DATA SEGMENT:
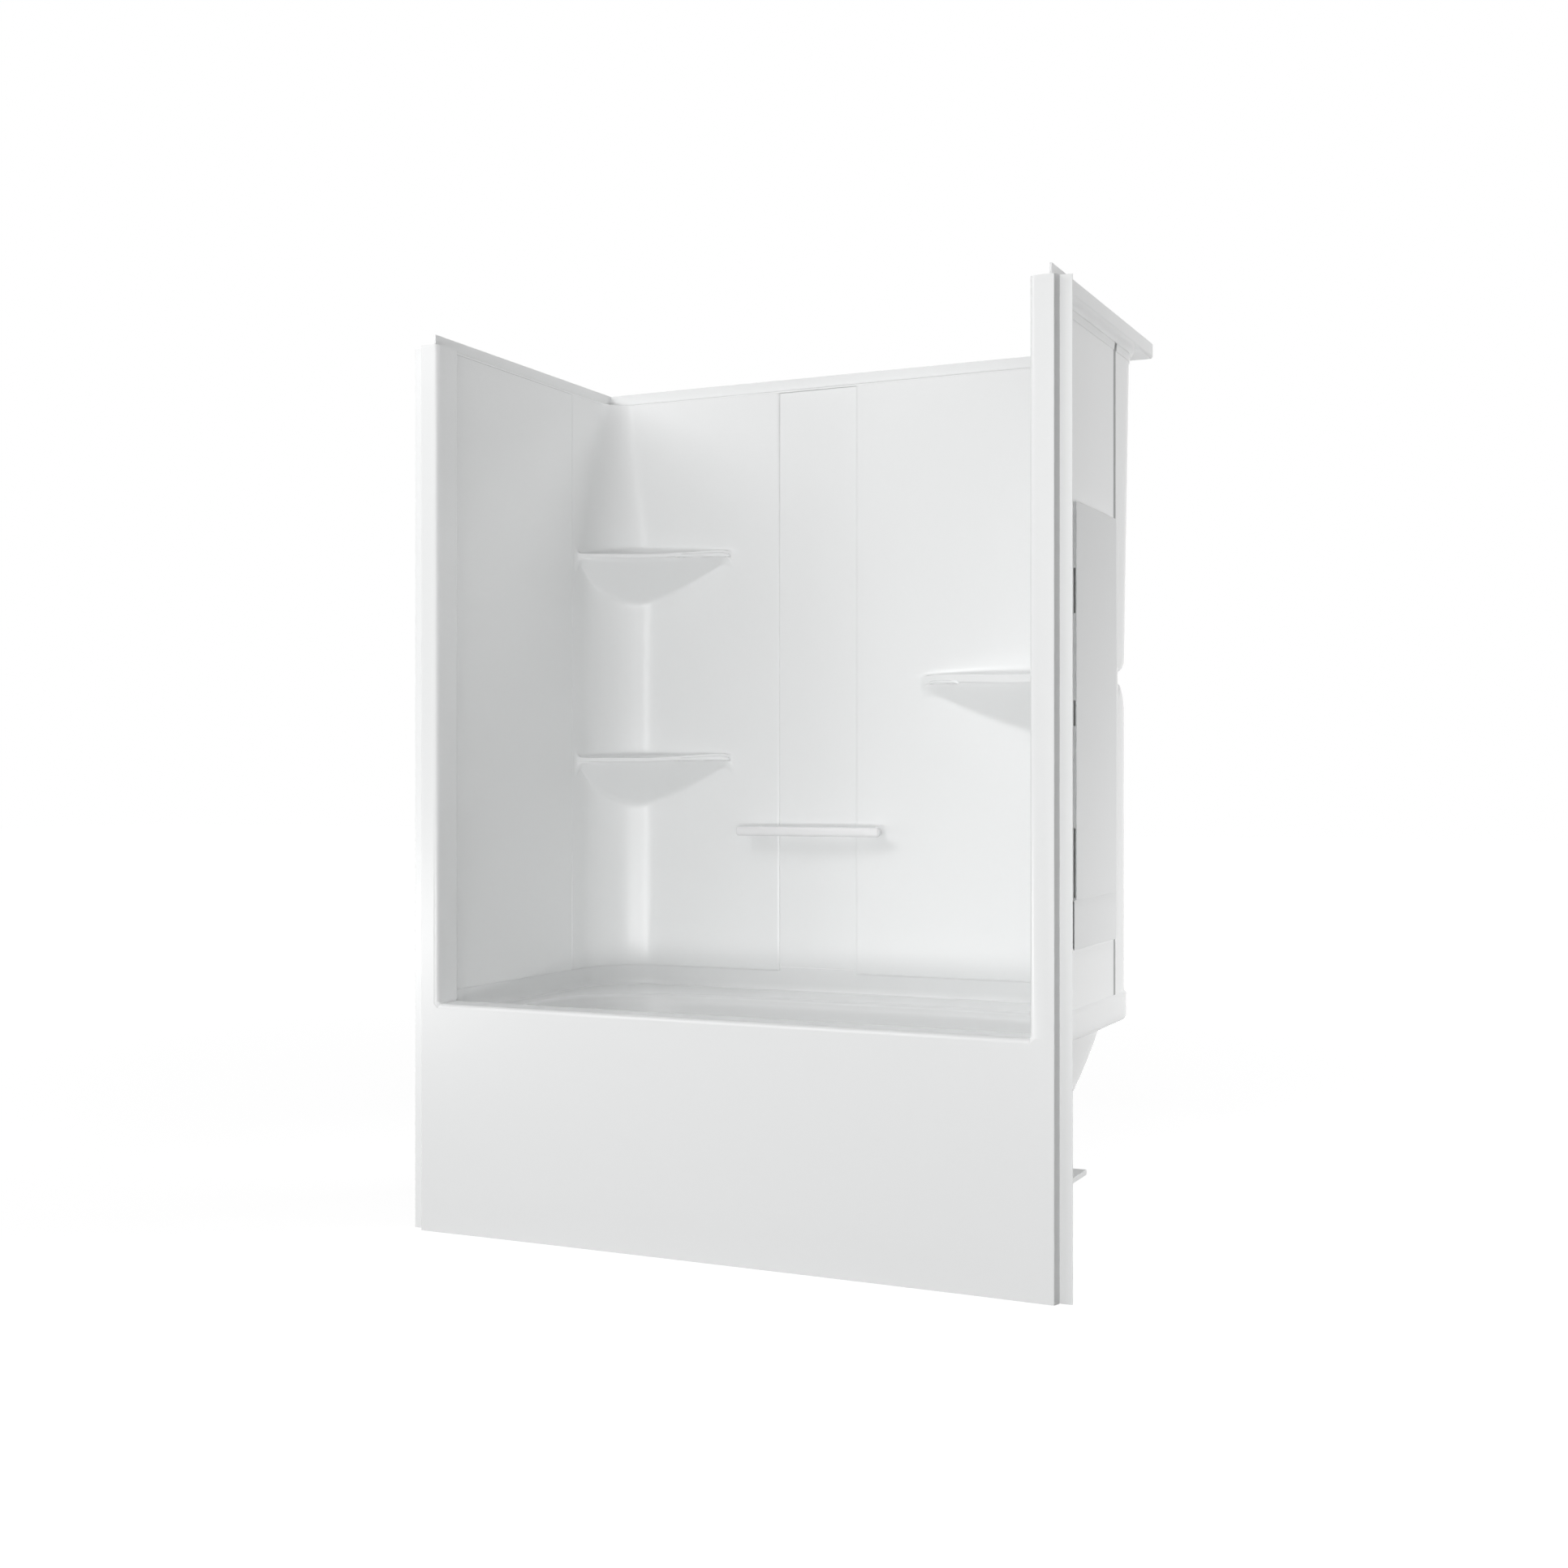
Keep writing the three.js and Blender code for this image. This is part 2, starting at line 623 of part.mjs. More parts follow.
const stopperSeal = () => atDrain(ring(6.4, 24, DRAIN_Z + 3.8, DRAIN_Z + 6.2));

const drainGasket = () => atDrain(ring(DRAIN_HOLE + 0.5, 36, 115.9, 118.7));

// The cup under the drain, with its branch towards the riser
function drainShoe() {
  const wall = DRAIN_HOLE + 3;
  const foot = WASTE_Z - 26;
  const lip = 110;
  const top = 115.6;
  const cup = turned([
    [0, foot],
    [wall - 4, foot],
    [wall, foot + 4],
    [wall, lip],
    [wall + 8, lip],
    [wall + 8, top],
    [DRAIN_HOLE - 1.5, top],
    [DRAIN_HOLE - 1.5, foot + 8],
    [0, foot + 6],
  ]);
  const level = (body) => alongX(body).translate([0, 0, WASTE_Z]);
  const branch = cut(level(rod(SOCKET - 1, -52, -20)), rod(wall - 1, foot - 8, lip + 10));
  const passage = level(rod(PIPE + GAP, -60, -26));
  const mouth = level(rod(PIPE_BORE, -40, -10));
  return atDrain(cut(join(cup, branch), passage, mouth));
}

function wastePipe() {
  const tube = ring(PIPE_BORE, PIPE, RISER_X + 14, DRAIN_X - 27, 24);
  return alongX(tube).translate([0, WELL_MIDDLE, WASTE_Z]);
}

function wasteTee() {
  const reach = 34;
  const trunk = ring(PIPE + GAP, SOCKET, WASTE_Z - reach, WASTE_Z + reach, 28);
  const level = (body) => alongX(body).translate([0, 0, WASTE_Z]);
  const branch = level(rod(SOCKET - 1, PIPE + 0.5, 44));
  const passage = level(rod(PIPE + GAP, 13, 50));
  const bore = rod(PIPE + GAP, WASTE_Z - reach - 10, WASTE_Z + reach + 10, 28);
  return atRiser(cut(join(trunk, branch), passage, bore));
}

const overflowPipe = () => atRiser(ring(PIPE_BORE, PIPE, WASTE_Z + 22, OVERFLOW_Z - 30, 24));
const tailpiece = () => atRiser(ring(PIPE_BORE, PIPE, TAILPIECE_FOOT, WASTE_Z - 21, 24));

function slipNut(z0) {
  const nut = rod(NUT_RADIUS, z0, z0 + NUT_HEIGHT, 6);
  return atRiser(cut(nut, rod(PIPE + GAP, z0 - 1, z0 + NUT_HEIGHT + 1, 28)));
}

const atScrews = (make) => [-OVERFLOW_SCREW, OVERFLOW_SCREW].map((y) => make().translate([0, y, 0]));

// The elbow behind the well's end: a flange on the overflow hole and a socket on the riser
function overflowElbow() {
  const throat = 18;
  const wall = throat + 4;
  const flange = placeOverflow(alongX(ring(throat, 35, -9.5, -5.7)));
  const neck = placeOverflow(alongX(ring(throat, wall, -40, -7)));
  const socket = atRiser(ring(PIPE + GAP, SOCKET, OVERFLOW_Z - 52, OVERFLOW_Z - 22));
  const knee = atRiser(rod(SOCKET, OVERFLOW_Z - 23, OVERFLOW_Z + 18));
  const hollow = atRiser(rod(PIPE_BORE, OVERFLOW_Z - 30, OVERFLOW_Z + 14));
  const passage = placeOverflow(alongX(rod(throat, -44, 0)));
  const holes = atScrews(() => alongX(rod(2.4, -12, 0, 16))).map(placeOverflow);
  return cut(join(flange, neck, socket, knee), hollow, passage, ...holes);
}

const overflowGasket = () => placeOverflow(alongX(ring(OVERFLOW_HOLE + 1, 35, -5.3, -3.6)));

// Profiles of the plate and its screws are given from the middle of the well's skin
function overflowPlate() {
  const dome = turned([
    [0, 14.5],
    [24, 13.5],
    [36, 11],
    [40, 7.5],
    [40, 5.5],
    [36, 5.5],
    [34, 8.5],
    [0, 10],
  ]);
  const slots = [-6, 6].map((y) => box([-14, 14], [y - 2, y + 2], [0, 20]));
  const holes = atScrews(() => rod(2.5, 0, 20, 16));
  return placeOverflow(alongX(cut(dome, ...slots, ...holes)));
}

function overflowScrew(side) {
  const shank = 2.1;
  const headFoot = 14.2;
  const screw = turned([
    [0, -11],
    [shank, -11],
    [shank, headFoot],
    [4.5, headFoot],
    [3.6, headFoot + 1.9],
    [0, headFoot + 2.5],
  ], 16);
  return placeOverflow(alongX(screw.translate([0, side * OVERFLOW_SCREW, 0])));
}

// Towel bar
function towelBar() {
  const { front, depth, height, round, z } = BAR;
  const [y0, y1] = [front + round, front + depth - round];
  const [z0, z1] = [z - height / 2 + round, z + height / 2 - round];
  const outline = [
    ...arc(y0, z0, round, 180, 270, 5),
    ...arc(y1, z0, round, 270, 360, 5),
    ...arc(y1, z1, round, 0, 90, 5),
    ...arc(y0, z1, round, 90, 180, 5),
  ];
  return drawOut(outline, BAR.left, BAR.right);
}

function towelBarPost(x) {
  const from = BAR.front + BAR.depth + GAP;
  const to = WALL_Y - GAP;
  const bore = BOLT + 0.4;
  const body = turned([
    [0, from],
    [POST_BODY, from],
    [POST_BODY, to - 3],
    [POST_FOOT, to - 3],
    [POST_FOOT, to],
    [bore, to],
    [bore, to - 20],
    [0, to - 20],
  ], 24);
  return alongY(body).translate([x, 0, BAR.z]);
}

const blockFront = WALL_Y + WALL_SKIN + GAP;
const blockBack = blockFront + BACKING_BLOCK.thick;

const boltHole = (x) => alongY(rod(BOLT + 0.5, WALL_Y - 5, DEPTH, 16)).translate([x, 0, BAR.z]);

function barBackingBlock(x) {
  const { half, rise } = BACKING_BLOCK;
  const block = box([x - half, x + half], [blockFront, blockBack], [BAR.z - rise, BAR.z + rise]);
  return cut(block, boltHole(x));
}

function towelBarBolt(x) {
  const tip = WALL_Y - 18;
  const head = blockBack + GAP;
  const bolt = turned([
    [0, tip],
    [BOLT, tip],
    [BOLT, head],
    [6, head],
    [6, head + 3.6],
    [0, head + 3.6],
  ], 20);
  return alongY(bolt).translate([x, 0, BAR.z]);
}

// Backing boards, base board and timber
function sideBoard(side, { thick, front, back, foot, top }) {
  const inner = WALL_X + WALL_SKIN + GAP;
  const faces = [side * inner, side * (inner + thick)].sort((a, b) => a - b);
  return box(faces, [front, back], [foot, top]);
}

function baseBoard() {
  const { half, front, back, foot, top } = BASE_BOARD;
  const board = box([-half, half], [front, back], [foot, top]);
  return cut(board, atDrain(rod(DRAIN_ACCESS, foot - 10, top + 10)));
}

function runner(y, x0) {
  return box([x0, RUNNER_HALF], [y, y + TIMBER_WIDTH], [0, BASE_BOARD.foot - GAP]);
}

function rail({ half, front, foot = 0, top }) {
  return box([-half, half], [front, front + TIMBER_WIDTH], [foot, top]);
}

// The unit
const unit = new THREE.Group();
unit.position.y = -DEPTH / 2;

const shell = new THREE.Group();
shell.add(
  piece("front_frame", frontFrame(), WHITE),
  piece("tub_basin", tubBasin(), WHITE),
  piece("left_wall_panel", sidePanel(-1, LEFT_SEAM), WHITE),
  piece("left_corner_panel", leftCornerPanel(), WHITE),
  piece("center_back_panel", centerPanel(), WHITE),
  piece("right_corner_panel", rightCornerPanel(), WHITE),
  piece("right_wall_panel", sidePanel(1, RIGHT_SEAM), WHITE),
  piece("top_rail", topRail(), WHITE),
);

const towelRail = new THREE.Group();
towelRail.add(piece("towel_bar", towelBar(), WHITE));
for (const [k, side] of ["left", "right"].entries()) {
  const x = BAR_POSTS[k];
  towelRail.add(
    piece("towel_bar_post_" + side, towelBarPost(x), WHITE),
    piece("towel_bar_block_" + side, barBackingBlock(x), TIMBER),
    piece("towel_bar_bolt_" + side, towelBarBolt(x), STEEL),
  );
}

const timber = new THREE.Group();
for (const [name, side] of [["left", -1], ["right", 1]]) {
  timber.add(
    piece(name + "_backing_board_upper", sideBoard(side, UPPER_BOARD), COATED_BOARD),
    piece(name + "_backing_board_lower", sideBoard(side, LOWER_BOARD), COATED_BOARD),
  );
}
timber.add(
  piece("base_board", baseBoard(), COATED_BOARD),
  piece("runner_front", runner(RUNNERS.front, -RUNNER_HALF), TIMBER),
  piece("runner_middle", runner(RUNNERS.middle, MIDDLE_RUNNER_START), TIMBER),
  piece("runner_back", runner(RUNNERS.back, -RUNNER_HALF), TIMBER),
  piece("rim_support_rail", rail(RIM_RAIL), TIMBER),
  piece("apron_foot_rail", rail(FOOT_RAIL), TIMBER),
);

const waste = new THREE.Group();
waste.add(
  piece("drain_strainer", drainStrainer(), CHROME),
  piece("drain_gasket", drainGasket(), RUBBER),
  piece("drain_shoe", drainShoe(), PIPEWORK),
  piece("stopper_post", stopperPost(), STEEL),
  piece("drain_stopper", drainStopper(), CHROME),
  piece("stopper_seal", stopperSeal(), RUBBER),
  piece("waste_pipe", wastePipe(), PIPEWORK),
  piece("waste_tee", wasteTee(), PIPEWORK),
  piece("tailpiece", tailpiece(), PIPEWORK),
  piece("overflow_pipe", overflowPipe(), PIPEWORK),
  piece("overflow_elbow", overflowElbow(), PIPEWORK),
  piece("overflow_gasket", overflowGasket(), RUBBER),
  piece("overflow_plate", overflowPlate(), CHROME),
  piece("overflow_screw_left", overflowScrew(-1), STEEL),
  piece("overflow_screw_right", overflowScrew(1), STEEL),
  piece("slip_nut_riser", slipNut(WASTE_Z + 35), PIPEWORK),
  piece("slip_nut_tailpiece", slipNut(WASTE_Z - 35 - NUT_HEIGHT), PIPEWORK),
);

unit.add(shell, towelRail, timber, waste);

export default unit;
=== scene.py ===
"""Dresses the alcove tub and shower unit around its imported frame, and sets its studio.

The shells are drawn as thin sheets, as the real ones are moulded, then given their thickness.
Lengths are metres, +Z is up, the front face looks along -Y, and the floor is at z = 0.
"""
import math
from contextlib import contextmanager

import bmesh
import bpy
from bpy.props import FloatProperty, FloatVectorProperty, PointerProperty
from mathutils import Matrix, Vector


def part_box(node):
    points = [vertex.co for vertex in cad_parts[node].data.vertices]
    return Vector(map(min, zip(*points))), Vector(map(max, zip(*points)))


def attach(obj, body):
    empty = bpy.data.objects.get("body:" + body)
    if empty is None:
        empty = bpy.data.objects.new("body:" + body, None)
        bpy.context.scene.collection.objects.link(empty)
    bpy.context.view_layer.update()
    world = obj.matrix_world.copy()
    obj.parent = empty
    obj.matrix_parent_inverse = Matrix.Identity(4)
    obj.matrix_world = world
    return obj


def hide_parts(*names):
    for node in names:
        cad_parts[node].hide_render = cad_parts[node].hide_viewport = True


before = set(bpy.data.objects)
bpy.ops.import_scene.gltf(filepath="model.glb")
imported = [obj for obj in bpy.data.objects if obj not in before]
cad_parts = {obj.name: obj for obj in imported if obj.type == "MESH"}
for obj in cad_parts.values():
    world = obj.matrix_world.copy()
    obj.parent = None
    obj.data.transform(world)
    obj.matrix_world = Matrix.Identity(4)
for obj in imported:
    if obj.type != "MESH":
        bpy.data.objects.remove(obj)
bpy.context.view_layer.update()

bl_info = {
    "name": "Tub and Shower Unit",
    "version": (1, 0, 0),
    "blender": (4, 5, 0),
    "location": "View3D > Sidebar > Tub and Shower",
    "description": "Models the shells, fittings, boards and waste of an alcove tub and shower",
    "category": "Add Mesh",
}

MM = 0.001
UNIT = "unit"
STOPPER = "stopper"


def middle_of(node):
    low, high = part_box(node)
    return (low + high) / 2


# Places read from the frame
FRAME_LOW, FRAME_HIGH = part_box("front_frame")
FRONT, HALF_WIDTH, FRAME_TOP = FRAME_LOW.y, FRAME_HIGH.x, FRAME_HIGH.z
PANEL_LOW, PANEL_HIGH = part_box("right_wall_panel")
WALL_X, WALL_FRONT, WALL_FOOT = PANEL_LOW
WALL_BACK_X, RIGHT_SEAM, PANEL_TOP = PANEL_HIGH
LEFT_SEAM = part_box("left_wall_panel")[1].y
PANEL_SKIN = WALL_BACK_X - WALL_X
STRIP_LOW, STRIP_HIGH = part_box("center_back_panel")
STRIP_LEFT, WALL_BACK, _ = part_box("left_corner_panel")[1]
STRIP_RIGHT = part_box("right_corner_panel")[0].x
WALL_Y = WALL_BACK - PANEL_SKIN
TUB_LOW, TUB_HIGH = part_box("tub_basin")
RAIL_LOW, RAIL_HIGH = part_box("top_rail")
BAR_LOW, BAR_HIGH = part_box("towel_bar")
DRAIN = middle_of("drain_stopper")
RISER = middle_of("overflow_pipe")
LAP = 0.3 * MM

# Front frame
COLUMN_OUTER = 730 * MM
OPENING_LEFT = -686 * MM
OPENING_RIGHT = 680 * MM
RIM_HEIGHT = 506 * MM
RIM_DEPTH = 80 * MM
FLANGE_SETBACK = 19 * MM
FLANGE_START = 735 * MM
LIP_REACH = 706 * MM
FOLD_ROUND = 1.2 * MM
RETURN_ROUND = 8 * MM
CAP_DEPTH = 27 * MM
ARCH_HALF = 672 * MM
ARCH_FOOT = 81 * MM
ARCH_FADE = 0.6

# Bath
LEDGE = 480 * MM
WELL_MIDDLE = Vector((0, 358.5 * MM + FRONT))
WELL_POWER_LEFT = 2.9
WELL_POWER_RIGHT = 4.0
# Height of each level of the well, and its reach to the left, to the right and to the sides
WELL_LEVELS = [
    (474, 634, 683, 267), (440, 629, 673, 260), (345, 620, 634, 247), (250, 611, 582, 235),
    (165, 598, 520, 219), (135, 578, 478, 198), (126, 545, 430, 170),
]
BATH_POINTS_APART = 36 * MM
# Shares of the way from the well's foot to the drain's seat where the floor has its rows
FLOOR_SHARES = (0.2, 0.45, 0.7, 1)
SEAT_RADIUS, SEAT_LEVEL = 38 * MM, 125.4 * MM
# Radii and heights of the drain's edge
DRAIN_LEVELS = ((37, 124), (30, 123.6), (25, 122.5), (25, 120))


def length(name, description, size):
    return FloatProperty(name=name, description=description, default=size * MM,
                         subtype="DISTANCE", unit="LENGTH")


def colour(name, description, value):
    return FloatVectorProperty(name=name, description=description, default=value,
                               subtype="COLOR", size=3, min=0, max=1)


def power(place, value):
    return FloatProperty(name=place.capitalize(), default=value,
                         description="Power of the lamp at the " + place)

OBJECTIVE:
Transcribe each line of the data above, unaltered, from the one where "const waste = new THREE.Group();" appears to the one where "before = set(bpy.data.objects)" appears, inclusive of both.

THE ANSWER:
const waste = new THREE.Group();
waste.add(
  piece("drain_strainer", drainStrainer(), CHROME),
  piece("drain_gasket", drainGasket(), RUBBER),
  piece("drain_shoe", drainShoe(), PIPEWORK),
  piece("stopper_post", stopperPost(), STEEL),
  piece("drain_stopper", drainStopper(), CHROME),
  piece("stopper_seal", stopperSeal(), RUBBER),
  piece("waste_pipe", wastePipe(), PIPEWORK),
  piece("waste_tee", wasteTee(), PIPEWORK),
  piece("tailpiece", tailpiece(), PIPEWORK),
  piece("overflow_pipe", overflowPipe(), PIPEWORK),
  piece("overflow_elbow", overflowElbow(), PIPEWORK),
  piece("overflow_gasket", overflowGasket(), RUBBER),
  piece("overflow_plate", overflowPlate(), CHROME),
  piece("overflow_screw_left", overflowScrew(-1), STEEL),
  piece("overflow_screw_right", overflowScrew(1), STEEL),
  piece("slip_nut_riser", slipNut(WASTE_Z + 35), PIPEWORK),
  piece("slip_nut_tailpiece", slipNut(WASTE_Z - 35 - NUT_HEIGHT), PIPEWORK),
);

unit.add(shell, towelRail, timber, waste);

export default unit;
=== scene.py ===
"""Dresses the alcove tub and shower unit around its imported frame, and sets its studio.

The shells are drawn as thin sheets, as the real ones are moulded, then given their thickness.
Lengths are metres, +Z is up, the front face looks along -Y, and the floor is at z = 0.
"""
import math
from contextlib import contextmanager

import bmesh
import bpy
from bpy.props import FloatProperty, FloatVectorProperty, PointerProperty
from mathutils import Matrix, Vector


def part_box(node):
    points = [vertex.co for vertex in cad_parts[node].data.vertices]
    return Vector(map(min, zip(*points))), Vector(map(max, zip(*points)))


def attach(obj, body):
    empty = bpy.data.objects.get("body:" + body)
    if empty is None:
        empty = bpy.data.objects.new("body:" + body, None)
        bpy.context.scene.collection.objects.link(empty)
    bpy.context.view_layer.update()
    world = obj.matrix_world.copy()
    obj.parent = empty
    obj.matrix_parent_inverse = Matrix.Identity(4)
    obj.matrix_world = world
    return obj


def hide_parts(*names):
    for node in names:
        cad_parts[node].hide_render = cad_parts[node].hide_viewport = True


before = set(bpy.data.objects)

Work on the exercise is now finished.